Waid explains that FIs are now “being forced to up their game and provide best-in-class customer experiences across all products, and all channels, for the duration of the customer lifecycle. This, of course, forces traditional banks to reinvent themselves, rethink their approach to their customers, unpack years of valuable data stored away in siloes, and rebuild it in a 360-degree arc around each customer.”

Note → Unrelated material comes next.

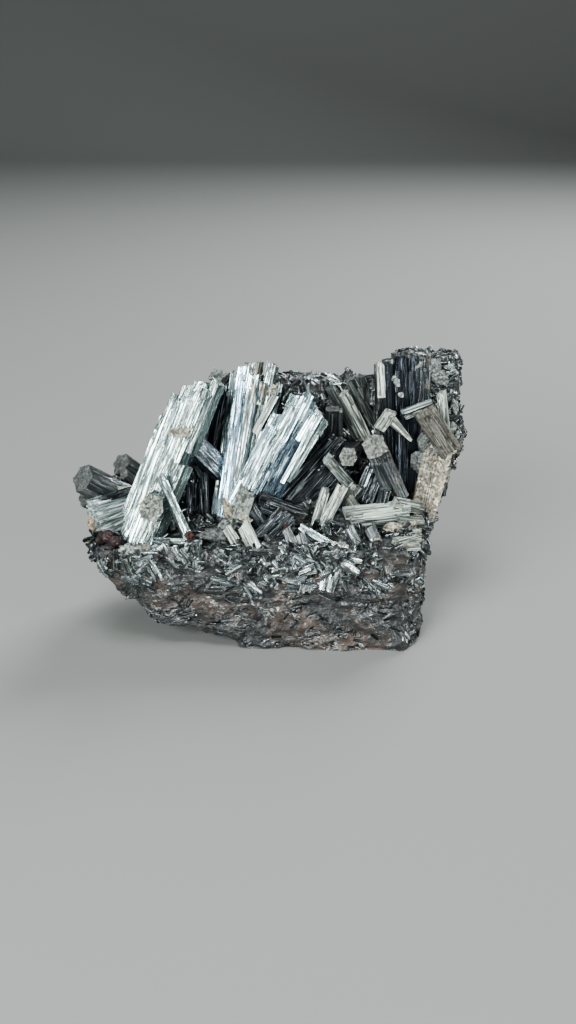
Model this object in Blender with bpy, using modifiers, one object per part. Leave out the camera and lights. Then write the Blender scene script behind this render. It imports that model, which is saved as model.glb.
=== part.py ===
"""A manganite specimen: bundles of striated crystals standing in a hollow of massive manganese ore.

Metres, +Z up. X runs to the right along the broken front face, Y to the back. The origin is on the flat
broken face that the specimen rests on, under the middle of the whole. Every length below is in millimetres
until MM turns it into metres.
"""

import math
import random
from dataclasses import dataclass

import bmesh
import bpy
from mathutils import Matrix, Vector, noise

MM = 0.001
GAP = 0.3  # clear space between a crystal and whatever it stands in or against

# Heights and reaches of the ore
SEAT = 35  # top of the block that the crystals stand on
FRONT = -27  # broken front face
BACK = 28  # rear of the block
WALL_TOP = 77  # top of the wall behind the crystals
TOWER_TOP = 86  # top of the column of ore at the right
LEFT_END = -58
RIGHT_END = 66

# The point on the ground, about under the middle of the specimen, that the solids are made round
MIDDLE = (2.0, 1.2, 0.0)

# How the ore's surface is made
ROCK_VOXEL = 1.6
ROCK_FACES = 2000
COARSE_RELIEF, COARSE_SIZE = 1.8, 12.0
FINE_RELIEF, FINE_SIZE = 1.1, 5.0

TOWARDS_FRONT = (0.0, -1.0, 0.35)
BROAD_FACE = 0.72  # width of a crystal's broad face as a share of its whole width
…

“‘Customer centricity’ is the term used by the industry analysts and consulting firms urging their banking clients to take action to avoid being disrupted.” However, Waid goes on to say that banks are at an advantage, because they already have years of customer information that—if leveraged efficiently—would make them “more resilient to overtures from would-be disruptors.” The result would be increased customer satisfaction and retention, plus greater profitability per account.
Removing blind spots
Migrating to cloud-based customer-centric operations allows FIs to understand customers at an “enterprise-360° level” and enrich their understanding of consumers with additional sourced and streaming data, thereby removing blind spots in the decisioning process and resulting in actionable insights.
At the same time, companies become significantly more agile, capable of iteratively simulating, fine-tuning, and perfecting strategies prior to launching them. Better data-driven preparation leads to more predictable, optimal results, while maximising the success rate and ROI of their decision strategies. Over time, even small incremental improvements with each cycle will have a compounding effect on overall effectiveness.
“The cloud ensures that information, whatever its nature and wherever it resides, stays on the decisioning radar and is updated in real time. At a customer or segment level, the effects of strategies can be captured and displayed instantaneously and compared to simulations conducted prior.
“At a macro-level, market trends, economic fluctuations, and changing industry events - all things that can render yesterday’s decisioning strategy moot - can immediately be infused into a revised strategy to guide course corrections necessary to respond to changing market conditions.”
According to Waid, the combination of cloud solutions and decisioning tools provide “unprecedented situational awareness to conditions in the market, as well as extraordinary capabilities for anticipating market shifts, pre-empting adverse developments, and seizing emerging opportunities before the competition.”
However, firms should not view cloud-based, advanced decisioning tools as mere “nice-to-haves” in some future, TBD date. Organisational transformation toward customer-centrism is critical to survival in an increasingly competitive, digitally-transformed industry.
Waid concludes by warning that “the greatest risk is doing nothing. Waiting for disruption to hit so you can wait-and-see how to respond isn’t an advisable strategy; neither is hoping that it just passes you by. Companies who will come out winners are those who ‘self-disrupted’ by seizing the opportunity of transformation, rather than succumb to the threat of someone else doing so.”